According to Cathy, the family referred to the property as The Hill. She says to remember “3 of Clubs,” but she doesn’t know why. After invo… 3 of Clubs was nickname of three-legged dog called Tripod, according to Al Garziano.
On July 12th we conducted a prelim at the Pass Club, which included using Ovilus III, Ghost Radar and a number of other devices used to encourage communication. These devices display words, sentences and names during an investigation. For any who are on the fence about the usefulness of such devices, here is what came up as personal names, and the confirmation of WHO these people were. This information was provided by Cathy and her father Albert, who was the husband of Carol, daughter of the original builders, Paul & Millie Coons.
Johnson – Johnny JOHNSON was head of security
Ethel – ETHEL was Millie’s sister? Haven’t found a sister of Millie’s named Ethel.
Paul – Most likely PAUL Coons, the original builder.
Pat – PAT Monte was a chip runner who worked at the club from its opening until its closing.
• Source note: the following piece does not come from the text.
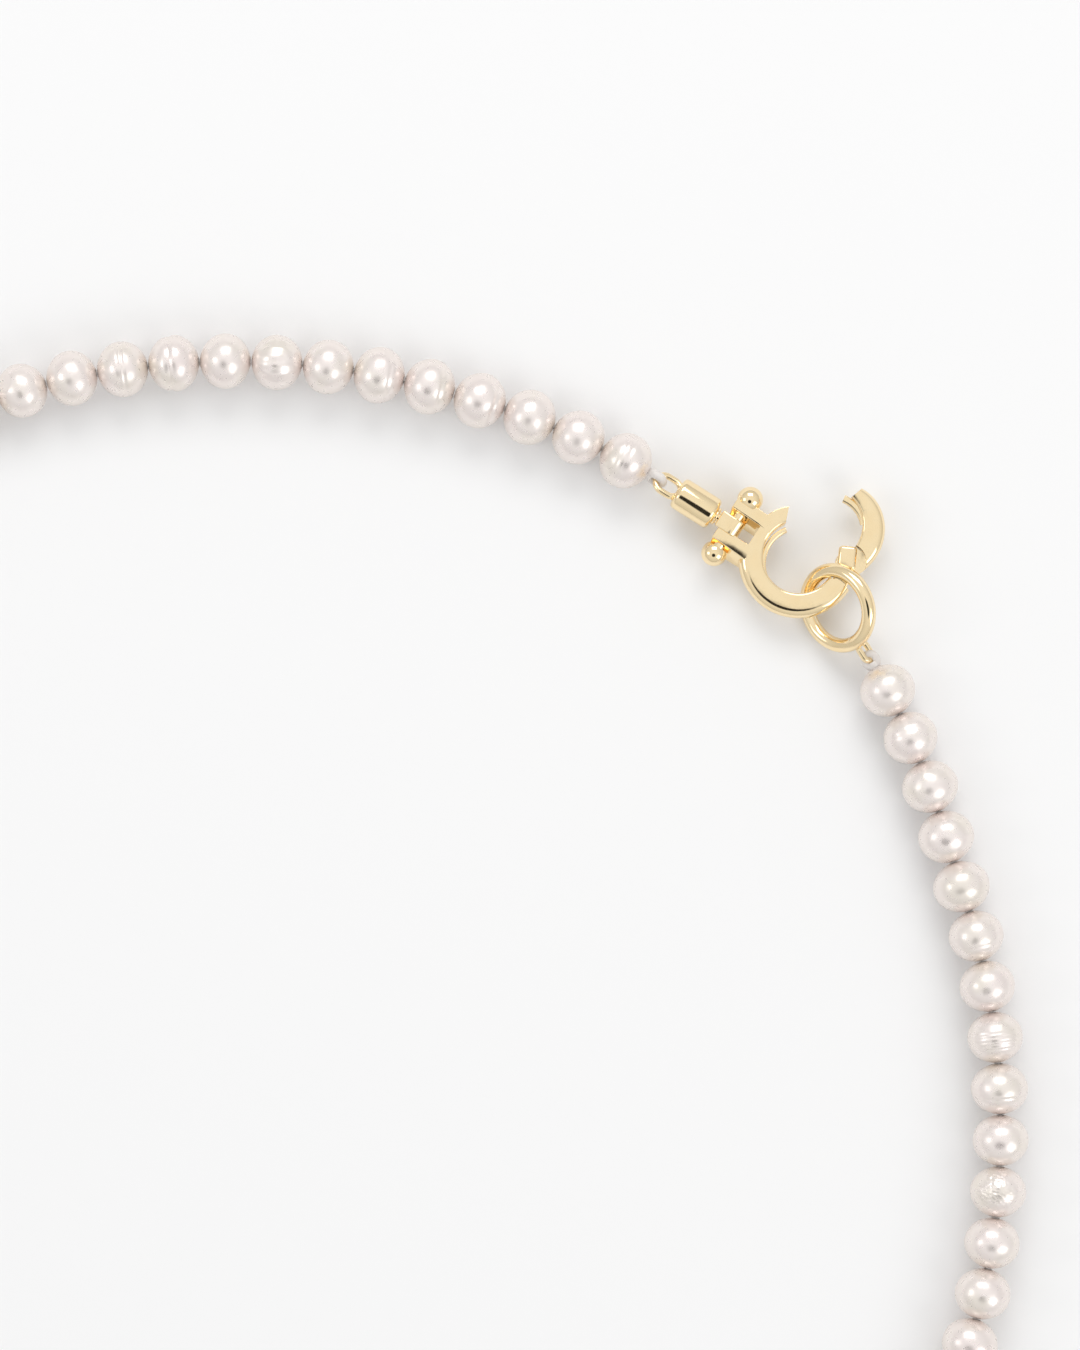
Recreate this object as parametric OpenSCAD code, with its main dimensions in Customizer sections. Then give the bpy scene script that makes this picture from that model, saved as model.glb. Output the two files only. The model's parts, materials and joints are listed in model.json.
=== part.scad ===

Census records indicate that he was born in Los Angeles on 13 June 1928. His father was born in Italy, his mother in RUSSIA.
Jim – James “J.D.” McCracken
Jane – JANE Hanks was the restaurant manager from the opening of the club until it closed down. Jane was born Jane Frances Benedict on 22 July, 1930 in Los Angeles.
Dave – DAVE Booth was the valet, from the time the club first opened until its closing. May be the Dave A. Booth born in Washington in 1928, and living in Los Angeles in 1930 with parents.
Dick – DICK Jones started out as a player at the club, and then became an employee.
This leaves only three names unidentified…Tom, Carlos & Becky. It is conceivable that they are connected with an earlier time, possible back when this area was part of the stage coach route, as well as a popular hide-out for bandits.